Bearing support structure for a crankshaft

Field of the invention

The present invention relates to a bearing support structure for a crankshaft
and more particularly to a stabilised bearing structure for a crankshaft.

Description of the prior art

Generally, in a single-cylinder internal combustion engine for a motorcycle or the like, a crankshaft is rotatably supported on a crankcase through a pair of rotary bearings; a piston in a cylinder bore is connected to a crank pin of the crankshaft through a connecting rod. During engine operation in expansion stroke, pressure exerted on the piston is transmitted through the connecting rod to the crankshaft, and from the crankshaft to the crankcase through a set of rotary bearings.

Therefore in this arrangement it is always desirable that the inner and outer races of the bearings are securely attached to their respective engine components. Therefore the bearings have been respectively press fitted over journal shaft portions of the crankshaft and inside bearing portions of the crankcase, respectively. As a result, a rattling sound, which might otherwise occur due to backlashes between the fitted components, is suppressed, and a desired bearing function for the crankshaft is maintained, ensuring smooth and light rotation.

In order to solve this problem, conventionally, an engine structure and method of assembly has been adopted, in which the outer race of the right bearing is press fitted into a right crankcase half, and the inner race of the left bearing is press fitted over a left-side journal shaft portion of the crankshaft, prior to mounting the crankshaft onto the crankcase.

At the time of mounting the crankshaft into the crankcase, a right-side journal shaft portion of the crankshaft is press fitted in the inner race of the right bearing (of which the outer race is already press fitted in the right-side crankcase half).

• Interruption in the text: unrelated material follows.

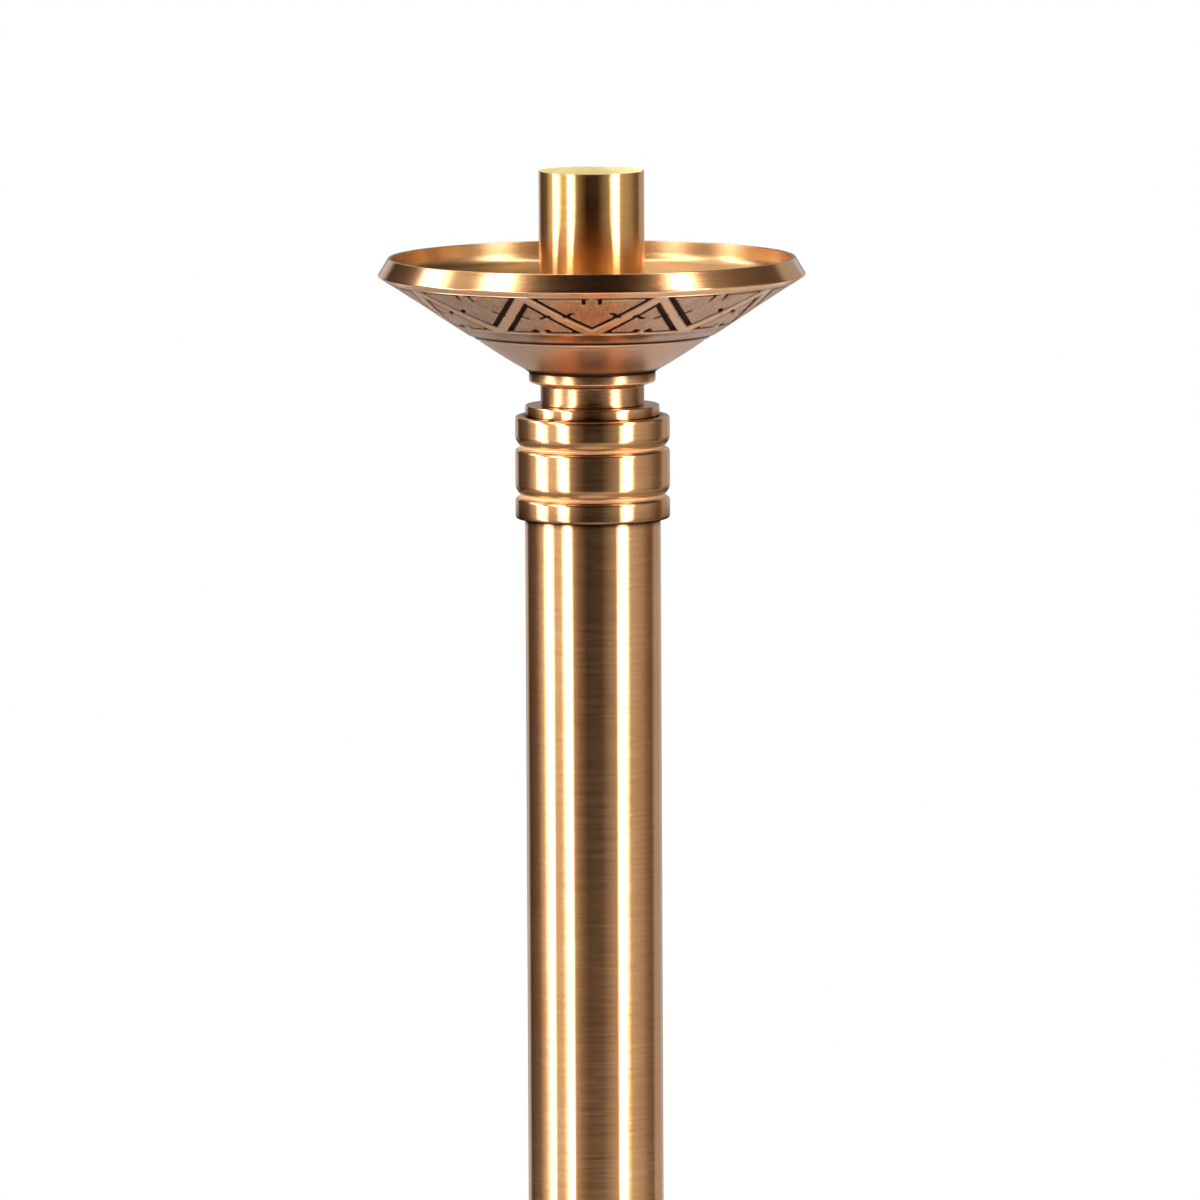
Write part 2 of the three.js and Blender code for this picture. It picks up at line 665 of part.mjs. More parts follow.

Then, the outer race of the left bearing, with the inner race thereof already press fitted over the left-side journal portion of the crankshaft, is play fitted (fitted, with a play) into a left-side crankcase half, thereby facilitating the mounting of the crankshaft onto the crankcase and the maintenance thereof.

However, in this type of conventional structure, some play remains between the left outer bearing race and the left crankcase half after assembly. As a result, during operation of the engine, a little "backlash" is unavoidably generated between the outer race of the left bearing and a bearing surface of the crankcase. Therefore, a rattling sound due to the "backlash" is generated upon the operation of the internal combustion engine, and the desired bearing function cannot be optimised.

Hence the main objective of the present invention is provide a stabilized bearing structure for supporting a crankshaft in an internal combustion engine, and a backlash-absorbing mechanism for absorbing a backlash of a bearing race.

Brief description of the invention

The outer bearing race is extended outwardly beyond the inner race in the axial direction (away from the cylinder axis), to form an extended portion. The inner circumferential surface of the extended portion is provided with an engaging groove formed in an inwardly facing surface thereof, which constitutes part of a movement restraining structure. The extended portion of outer race is an engagement portion that extends outwardly beyond the corresponding inner race and the axial movement restraining structure engages the engagement portion of the outer race.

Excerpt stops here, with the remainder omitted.